A first task is a distribution on seawater, suspended particles and sediments assessment of targeted antibiotics and pesticides in Puyuhuapi fjord. Partition coefficients of antibiotics and pyrethroids suggest that they should occur mainly in particulate phases except for azamethiphos that should be found mainly in the dissolved phase. The concentrations of antibiotics florfenicol and flumequine and pesticides cypermethrin and deltamethrin will be determined in particles and surface sediments collected during cruises in Canal Puyuhuapi in August 2016 and March 2017.

Another task of the present PhD will be to test whether pollutants are transferred to non target shellfish and fish resources.
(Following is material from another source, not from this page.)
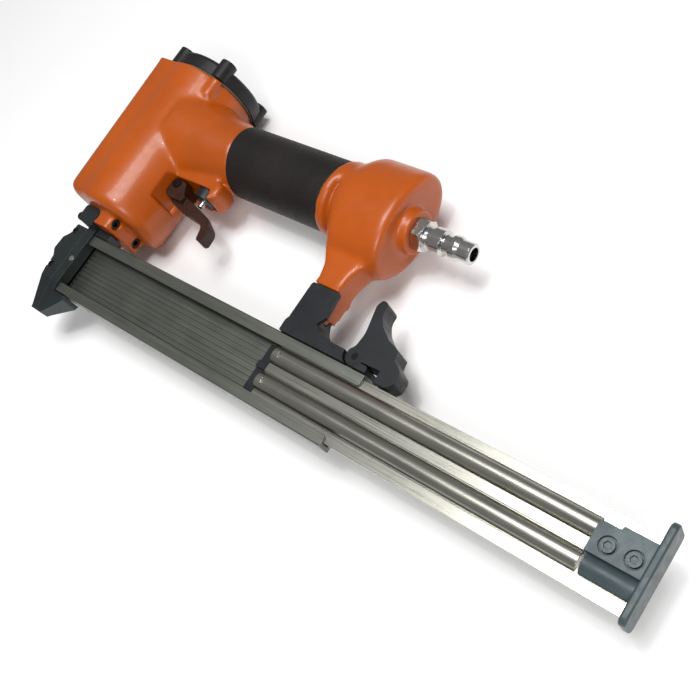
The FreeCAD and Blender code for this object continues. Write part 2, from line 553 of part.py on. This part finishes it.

In order to answer this question, benthic organisms (sponges, bivalves, fish) have been sampled in Puyuhuapi Canal, in the frame of collaborations with Dr. Giovanni Daneri (CIEP), Dr. Federico Betti and Dr. Marco Bertolino (University of Pisa) and Dr. Rodrigo González (UDEC).

The last task of the present work is to understand the changes in carbon mineralization induced by continue exposure of antibiotics and pesticides. Given that aquaculture is a source of additional  organic carbon to the ecosystem, decrease in mineralization may lead to an even greater organic carbon accumulation. In order to test this hypothesis, sediments and seawater from Banyuls Bay will be exposed to pollutants used in aquaculture and the impact on mineralization and microbial community will be investigated.